About Canadian Solar Infrastructure Fund
CSIF was launched on the Tokyo Stock Exchange as an infrastructure investment fund last October with initial capacity of 72.7 MWp. Capacity increased to 75.2 MWp in February 2018 after the first asset drop down of two additional solar power plants totaling 2.5 MWp from Canadian Solar. In order to fund the just completed second asset drop down, CSIF completed a second public offering of 46,667 units priced at JPY102,180 per unit on September 6, 2018. Canadian Solar subscribed to 7,000 units in the follow-on offering and expects to maintain its approximately 15% ownership of CSIF. CSIF’s total assets under management (“AUM”) is JPY47.493 billion (US$427.4 million) after giving effect to the offerings and acquisitions, using the median project valuation report amounts for existing assets and acquisition price for these new assets. Canadian Solar Asset Management K.K., a wholly owned subsidiary of the Company, manages CSIF as its asset manager. Canadian Solar O&M Japan K.K., a wholly owned subsidiary of the Company, provides operation and maintenance services to CSIF.
About Canadian Solar
Founded in 2001 in Canada, Canadian Solar is one of the world’s largest and foremost solar power companies. As a leading manufacturer of solar photovoltaic modules and provider of solar energy solutions, Canadian Solar has a geographically diversified pipeline of utility-scale power projects in various stages of development. In the past 17 years, Canadian Solar has successfully delivered over 29 GW of premium quality modules to over 100 countries around the world. Furthermore, Canadian Solar is one of the most bankable companies in the solar industry, having been publicly listed on NASDAQ since 2006. For additional information about the Company, follow Canadian Solar on LinkedIn or visit www.canadiansolar.com.

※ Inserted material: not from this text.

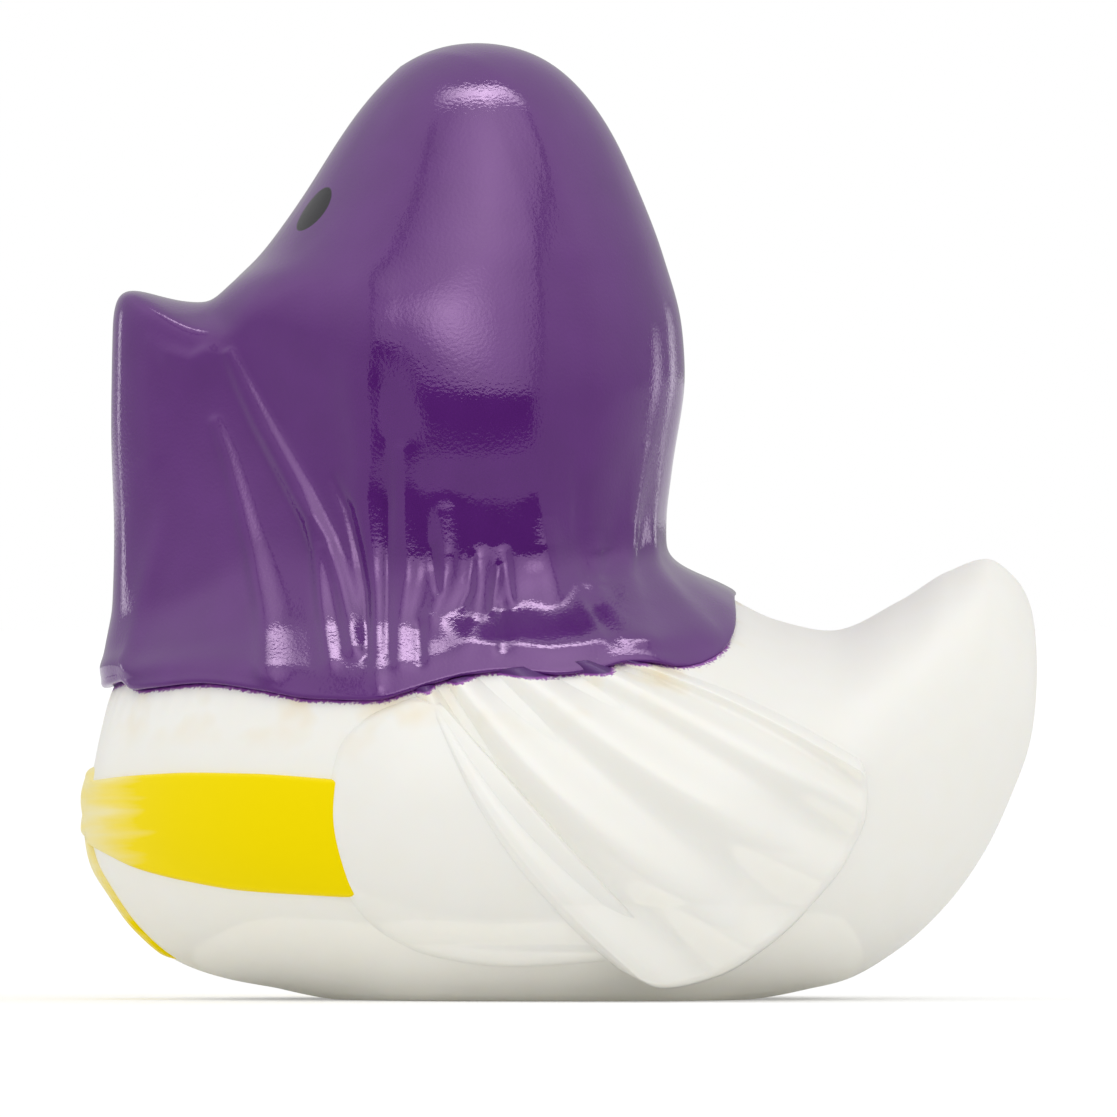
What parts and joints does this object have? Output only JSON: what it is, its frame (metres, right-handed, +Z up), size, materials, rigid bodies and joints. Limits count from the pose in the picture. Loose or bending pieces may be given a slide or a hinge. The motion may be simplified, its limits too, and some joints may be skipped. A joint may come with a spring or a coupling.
{
  "type": "rubber duck",
  "caption": "Hollow bath duck of soft vinyl in a hooded robe with sash and pleated sleeves, moulded in one piece, standing on a flat base.",
  "frame": {"origin": "under the middle of the duck's outer box, on the flat base it stands on", "axes": "-X is where the duck faces, +X is its tail, +Y is its right side, +Z is up"},
  "size_m": [0.0849, 0.0708, 0.085],
  "materials": {
    "vinyl": "satin white vinyl, sprayed glossy purple on the hood, yellow on the sash and grey-green on the eyes"
  },
  "bodies": {
    "root": {"duck": "vinyl"}
  },
  "joints": []
}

Canadian Solar Safe Harbor/Forward-Looking Statements
Certain statements in this press release are forward-looking statements that involve a number of risks and uncertainties that could cause actual results to differ materially. These statements are made under the “Safe Harbor” provisions of the U.S. Private Securities Litigation Reform Act of 1995. In some cases, you can identify forward-looking statements by such terms as “believes,” “expects,” “anticipates,” “intends,” “estimates,” the negative of these terms, or other comparable terminology. Factors that could cause actual results to differ include general business and economic conditions and the state of the solar industry; governmental support for the deployment of solar power; future available supplies of high-purity silicon; demand for end-use products by consumers and inventory levels of such products in the supply chain; changes in demand from significant customers; changes in demand from major markets such as Japan, the U.S., India and China; changes in customer order patterns; changes in product mix; capacity utilization; level of competition; pricing pressure and declines in average selling prices; delays in new product introduction; delays in utility-scale project approval process; delays in utility-scale project construction; delays in the completion of project sales; continued success in technological innovations and delivery of products with the features customers demand; shortage in supply of materials or capacity requirements; availability of financing; exchange rate fluctuations; litigation and other risks as described in the Company’s SEC filings, including its annual report on Form 20-F filed on April 26, 2018. Although the Company believes that the expectations reflected in the forward looking statements are reasonable, it cannot guarantee future results, level of activity, performance, or achievements. Investors should not place undue reliance on these forward-looking statements. All information provided in this press release is as of today’s date, unless otherwise stated, and Canadian Solar undertakes no duty to update such information, except as required under applicable law.